The pattern, size and number of concavities is not predictable, nor is material—impressions are found in soft sandstone and hard granite. Cupstones may exhibit a mixture of large and small indentations, perhaps indicating multiple uses over a considerable span of time. Indentations range from barely visible 1/16" to 6". Examination under magnification suggests the impressions were at least in some cases formed by rotary grinding, particularly in softer rocks. In most cases, archeological evidence of cupstones on hard rock surfaces and monoliths indicates that they were created by direct percussion with rock hammers. Typical impressions are of the simple pit type, though some cavities have been excavated to produce an opened-sphere type of pocket, by means and for reasons unknown. Very large specimens weighing several tons and with dozens of impressions several inches across are thought to be cult objects; they have been found throughout the Mississippi Valley.

==Historic accounts==

There are several ethnographic accounts of the Native American use of nutting stones in the historic times. One account says "the Virginia Indians in 1587 tells us that each household had stones for cracking nuts and for grinding shell and other materials." It goes on to say that "This statement would doubtless be equally true if applied at that time to almost any tribe inhabiting the section east of the Mississippi."

In Hawaii, cup and ring marks are associated with petroglyphs, and those occurring in the boundary regions of Apuki and Puna lands have been used as depositories for a child's navel cord, a custom also observed in other Polynesian peoples.

==Interpretation==

Early observers saw the processing of mast using stones, and one later recreation achieved similar results: nuts were placed, one at a time, on stone (an "anvil" stone) and then struck with a smaller "hammer" stone: "As nuts were cracked in this manner a pit developed in the lower stone; the pit deepened as additional nuts were cracked, and this facilitated the cracking process since nuts were held rather stationary in this 'seat.'"

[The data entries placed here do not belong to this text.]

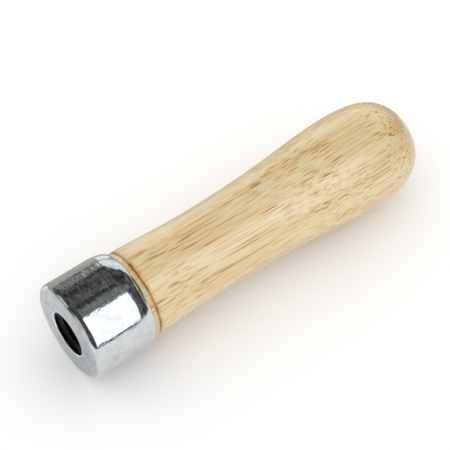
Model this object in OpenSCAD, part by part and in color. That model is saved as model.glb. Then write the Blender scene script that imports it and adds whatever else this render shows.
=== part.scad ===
// Screw-on rasp handle: a turned hardwood grip, a drawn steel ferrule and a
// self-cutting thread insert that grips the tang of a farrier's rasp.
//
// The origin is the centre of the ferrule's flat front face. +X runs along the
// handle to the butt and +Z is up. Every piece is turned about the X axis, so
// each outline below is a list of [radius, distance from the front face].

/* [Handle] */
// Length from the ferrule's front face to the butt
handle_l = 127; // [122:0.5:140]
// Clearance left at each hidden joint face, filled by glue or by pressing
joint_gap = 0.05; // [0.02:0.01:0.1]

/* [Grip] */
// Diameter of the wood where it leaves the ferrule
neck_d = 28; // [27.6:0.1:28.6]
// Diameter at the waist, the thinnest place
waist_d = 26.4; // [25:0.1:27.4]
// Distance of the waist from the front face
waist_x = 49.5; // [46:0.5:54]
// Diameter at the palm swell, the thickest place
swell_d = 32.5; // [30:0.1:36]
// Distance of the palm swell from the front face
swell_x = 106; // [100:0.5:108]
// Slope of the wood's surface as it leaves the groove, in degrees
neck_flare = 1.7; // [0:0.1:3]

/* [Burnt groove] */
// Distance of the groove's middle behind the ferrule
groove_set_back = 1.65; // [1.2:0.05:2.5]
// Width of the groove
groove_w = 0.8; // [0.4:0.1:1.2]
// Depth of the groove
groove_depth = 0.35; // [0.2:0.05:0.6]

/* [Ferrule] */
// Outside diameter of the drawn cup
ferrule_d = 31.75; // [31.5:0.05:32.5]
// Length of the cup, front face to rolled-in end
ferrule_l = 22; // [21:0.5:25]
// Thickness of the steel sheet
sheet_t = 1.2; // [1:0.05:1.3]
// Outside radius of the drawn front corner
corner_r = 2.1; // [1.8:0.1:2.5]
// Length of the stretch that is rolled in over the wood
roll_l = 6.2; // [5:0.1:7]
// Diameter of the hole punched in the front wall
mouth_d = 14.6; // [14.6:0.1:15.6]
// Radius of the drawn-over edge round the hole
mouth_edge_r = 0.3; // [0.1:0.05:0.4]

/* [Thread insert] */
// Crest diameter of the internal thread
crest_d = 12.7; // [12.4:0.1:12.7]
// Thread pitch, 18 threads to the inch
pitch = 1.411; // [1.3:0.001:1.6]
// Depth of the thread below its crests
thread_depth = 0.9; // [0.7:0.05:0.9]
// Length of the insert
insert_l = 19; // [16:0.5:22]
// Diameter of the insert's barrel
barrel_d = 19; // [18:0.5:20]
// Diameter of the flange that the ferrule's front wall holds down
flange_d = 25; // [24:0.5:25.5]
// Thickness of the flange
flange_t = 2.4; // [2:0.1:3]
// Number of lengthwise keys that stop the insert turning in the wood
key_count = 4; // [2:1:6]
// Width of a key
key_w = 2; // [1.5:0.1:3]
// Height of a key above the barrel
key_h = 1.2; // [0.8:0.1:1.5]

/* [Tang hole] */
// Diameter of the hole drilled in the wood for the tip of the tang
tang_hole_d = 9.5; // [8:0.1:11]
// Distance from the front face to the end of the hole's straight wall
tang_hole_x = 82; // [70:1:90]

/* [Hidden] */

$fn = 96;
curve_steps = 20;     // straight pieces in each long curve of an outline
corner_steps = 8;     // straight pieces in each small round
drill_point = 118;    // full angle of the drill's tip, degrees
flank_angle = 60;     // full angle between a thread's flanks, degrees
cut_margin = 1;       // how far a cutting shape runs past what it cuts
spigot_chamfer = 1.2; // chamfer that clears the round inside the cup's front corner
end_chamfer = 0.6;    // chamfer at the inner end of the insert's barrel

neck_r = neck_d / 2;
waist_r = waist_d / 2;
swell_r = swell_d / 2;
ferrule_r = ferrule_d / 2;
bore_r = ferrule_r - sheet_t;           // inside of the ferrule's straight wall
roll_r = neck_r + joint_gap;            // inside of the rolled-in end
roll_x = ferrule_l - roll_l;            // where the rolling-in starts
mouth_r = mouth_d / 2;
seat_x = sheet_t + joint_gap;           // front of the wood and of the insert
groove_x = ferrule_l + groove_set_back; // middle of the burnt groove

barrel_r = barrel_d / 2;
flange_r = flange_d / 2;
crest_r = crest_d / 2;
root_r = crest_r + thread_depth;
insert_end = seat_x + insert_l;
tang_hole_r = tang_hole_d / 2;

// Handles of the grip's three curves, as lengths along their end tangents
neck_pull = 6;
waist_pull_front = 12.5;
waist_pull_back = 30;
swell_pull_front = 14;
swell_pull_back = 15.2;
butt_pull = 12;

// A cubic Bezier curve from a to d, without its last point
function curve(a, b, c, d, steps) =
    [for (i = [0:steps - 1]) let (t = i / steps, s = 1 - t)
        s*s*s*a + 3*s*s*t*b + 3*s*t*t*c + t*t*t*d];

// An elliptical round about a centre, with both of its ends
function round_over(centre, half_w, half_h, from, to, steps) =
    [for (i = [0:steps]) let (angle = from + (to - from) * i / steps)
        centre + [half_w * cos(angle), half_h * sin(angle)]];

// Turns an outline of [radius, distance] points about the handle's X axis
module turned(outline) {
    rotate([0, 90, 0])
        rotate_extrude()
            polygon(outline);
}

// A block along the handle at one key's place, grown by a clearance all round
module key_block(index, grow) {
    rotate([360 / key_count * index, 0, 0])
        translate([seat_x + flange_t - cut_margin, -key_w / 2 - grow, 0])
            cube([insert_l - flange_t + cut_margin + grow,
                  key_w + 2 * grow, barrel_r + key_h + grow]);
}

// ---- Grip: one turned billet, reduced at the front to fit the ferrule ----

// The spigot fills the ferrule's straight wall and follows it as it rolls in
spigot_outline = concat(
    [[tang_hole_r, seat_x], [bore_r - joint_gap - spigot_chamfer, seat_x],
     [bore_r - joint_gap, seat_x + spigot_chamfer]],
    round_over([neck_r, roll_x], bore_r - joint_gap - neck_r,
               roll_l - sheet_t - joint_gap, 0, 90, corner_steps));

groove_outline = [
    [neck_r, groove_x - groove_w / 2],
    [neck_r - groove_depth, groove_x],
    [neck_r, groove_x + groove_w / 2]];

// From the groove to the waist, then out to the palm swell, then to the butt
neck_start = [neck_r, groove_x + groove_w / 2];
body_outline = concat(
    curve(neck_start,
          neck_start + neck_pull * [sin(neck_flare), cos(neck_flare)],
          [waist_r, waist_x - waist_pull_front],
          [waist_r, waist_x], curve_steps),
    curve([waist_r, waist_x],
          [waist_r, waist_x + waist_pull_back],
          [swell_r, swell_x - swell_pull_front],
          [swell_r, swell_x], curve_steps),
    curve([swell_r, swell_x],
          [swell_r, swell_x + swell_pull_back],
          [butt_pull, handle_l],
          [0, handle_l], curve_steps),
    [[0, handle_l]]);

tang_hole_outline = [
    [0, seat_x - cut_margin],
    [tang_hole_r, seat_x - cut_margin],
    [tang_hole_r, tang_hole_x],
    [0, tang_hole_x + tang_hole_r / tan(drill_point / 2)]];

insert_socket_outline = [
    [0, seat_x - cut_margin],
    [flange_r + joint_gap, seat_x - cut_margin],
    [flange_r + joint_gap, seat_x + flange_t + joint_gap],
    [barrel_r + joint_gap, seat_x + flange_t + joint_gap],
    [barrel_r + joint_gap, insert_end + joint_gap],
    [0, insert_end + joint_gap]];

module grip() {
    color("burlywood")
    difference() {
        turned(concat([[0, seat_x]], spigot_outline, groove_outline, body_outline));
        turned(tang_hole_outline);
        turned(insert_socket_outline);
        for (i = [0:key_count - 1])
            key_block(i, joint_gap);
    }
}

// ---- Ferrule: a deep-drawn cup with a punched hole and a rolled-in end ----

ferrule_outline = concat(
    [[mouth_r, sheet_t]],
    round_over([mouth_r + mouth_edge_r, mouth_edge_r],
               mouth_edge_r, mouth_edge_r, 180, 270, corner_steps),
    round_over([ferrule_r - corner_r, corner_r],
               corner_r, corner_r, -90, 0, corner_steps),
    round_over([roll_r, roll_x], ferrule_r - roll_r, roll_l, 0, 90, 2 * corner_steps),
    round_over([roll_r, roll_x], bore_r - roll_r, roll_l - sheet_t, 90, 0, corner_steps),
    round_over([ferrule_r - corner_r, corner_r],
               corner_r - sheet_t, corner_r - sheet_t, 0, -90, corner_steps));

module ferrule() {
    color("silver")
        turned(ferrule_outline);
}

// ---- Thread insert: a hardened flanged bush, keyed into the wood ----

groove_half_w = thread_depth * tan(flank_angle / 2);
lead_in_end = seat_x + thread_depth;     // where the countersunk entry meets the crests
thread_turns = floor((insert_end - lead_in_end) / pitch - 0.5);

// The thread is drawn as separate rings, one for each turn
module thread_rings() {
    for (i = [0:thread_turns - 1])
        let (middle = lead_in_end + (i + 1) * pitch)
            turned([[crest_r - cut_margin, middle - groove_half_w],
                    [crest_r, middle - groove_half_w],
                    [root_r, middle],
                    [crest_r, middle + groove_half_w],
                    [crest_r - cut_margin, middle + groove_half_w]]);
}

bush_outline = [
    [root_r, seat_x], [flange_r, seat_x],
    [flange_r, seat_x + flange_t], [barrel_r, seat_x + flange_t],
    [barrel_r, insert_end - end_chamfer], [barrel_r - end_chamfer, insert_end],
    [crest_r, insert_end], [crest_r, lead_in_end]];

module thread_insert() {
    color("dimgray")
    difference() {
        union() {
            turned(bush_outline);
            for (i = [0:key_count - 1])
                difference() {
                    key_block(i, 0);
                    turned([[0, 0], [barrel_r - end_chamfer, 0],
                            [barrel_r - end_chamfer, handle_l], [0, handle_l]]);
                }
        }
        thread_rings();
    }
}

grip();
ferrule();
thread_insert();
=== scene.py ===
import math

import bpy
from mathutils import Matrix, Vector
from mathutils.geometry import interpolate_bezier


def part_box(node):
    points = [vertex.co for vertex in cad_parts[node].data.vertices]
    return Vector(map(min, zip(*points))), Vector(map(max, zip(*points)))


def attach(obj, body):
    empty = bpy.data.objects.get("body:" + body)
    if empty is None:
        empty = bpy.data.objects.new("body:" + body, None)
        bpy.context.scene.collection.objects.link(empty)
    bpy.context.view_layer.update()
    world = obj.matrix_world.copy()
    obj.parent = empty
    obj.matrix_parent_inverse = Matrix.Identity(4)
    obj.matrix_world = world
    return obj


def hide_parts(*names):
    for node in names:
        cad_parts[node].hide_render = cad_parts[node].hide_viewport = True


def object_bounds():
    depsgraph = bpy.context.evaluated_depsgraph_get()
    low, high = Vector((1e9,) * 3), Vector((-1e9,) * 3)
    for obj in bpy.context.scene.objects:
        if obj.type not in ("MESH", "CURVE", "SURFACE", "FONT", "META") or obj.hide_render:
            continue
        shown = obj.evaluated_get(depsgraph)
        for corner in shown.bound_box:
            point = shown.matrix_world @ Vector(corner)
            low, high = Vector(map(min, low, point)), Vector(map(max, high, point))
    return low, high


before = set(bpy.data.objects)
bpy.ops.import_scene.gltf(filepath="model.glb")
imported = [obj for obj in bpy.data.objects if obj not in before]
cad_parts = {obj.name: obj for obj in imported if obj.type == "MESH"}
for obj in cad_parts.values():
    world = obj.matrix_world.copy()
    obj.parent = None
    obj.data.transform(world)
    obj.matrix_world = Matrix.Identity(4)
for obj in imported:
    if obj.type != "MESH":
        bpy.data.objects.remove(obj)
cad_low, cad_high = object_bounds()
MM = 0.001


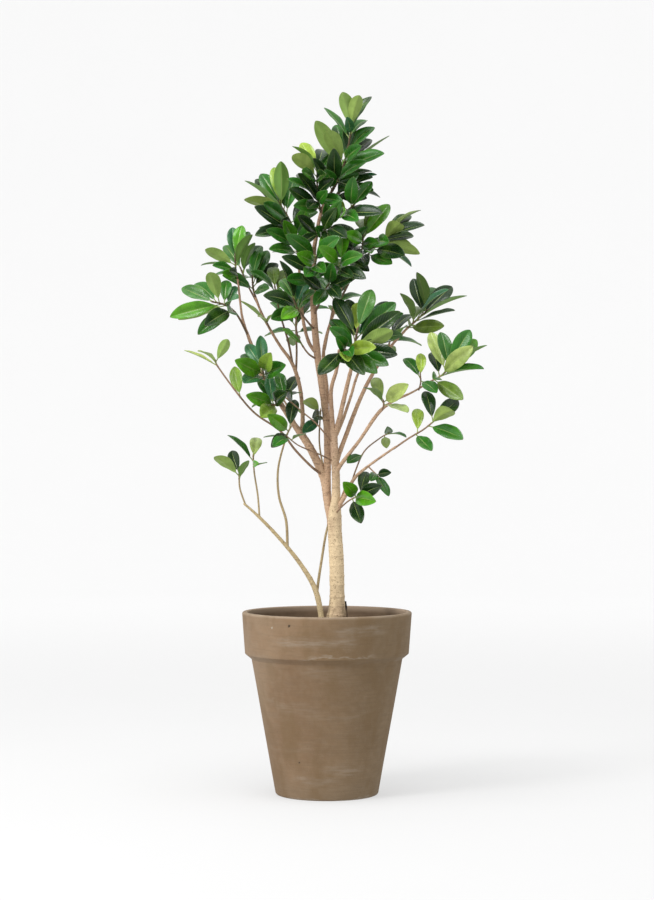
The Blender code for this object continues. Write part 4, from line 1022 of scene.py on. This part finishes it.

The most likely interpretation seems that these artifacts represent a single technique of shaping or adapting stone for multiple purposes, some unguessed (for instance, the function of the smallest pits) and that the objects could be used by single or multiple individuals over long periods of time, and for various purposes. Indeed, the apparent randomness of their distribution may indicate that they were left lying as modified natural resources, whether with benevolent intent or because they did not represent a sufficient investment of time and labor to justify transporting them ("opportunistic" tools). More simply, perhaps the users intended to return to the same area during the next year's mast-gathering period.

The now traditional term "nutting stone" may be justified, as may "straightening stone" or "shaft-anchor" (for straightening arrow-shafts) within a larger class we might call "poculoliths" (<L. poculus, "small pocket", "cup"). While an equivalent to "pitted stone", the proposed term has the advantage of wider comprehensibility among international scholars as the worldwide distribution of the form becomes increasingly evident.

Another interpretation of these structures is fossilization. Anatomical structures of the orbit, skull, joints, organs, antler and dental cavities are similar. Fragmentation may have occurred before or after fossilization, natural human smoothing and polishing. The structure becomes a ubiquitous, multipurpose tool for humans to exploit.

Cupstone sites in Northern Italy, Switzerland and the Atlantic regions, also known as "druid altars" or "Opferkessel" (sacrificial bowl), are associated with places of worship due their locality close to glacial erratics, view points and treacherous alpine trails. Some of the prehistoric cupstone sites north of the Alps along the Jura mountains, for example near Grenchen, show a row of cups with possibly astronomical orientation. However, cupstones are usually not associated with calendar functions as this is sometimes the case with menhirs and megaliths.

==Omars==
Nutting stones can be very similar in appearance to omars. Omars are naturally formed stones that have hemispherical voids in them.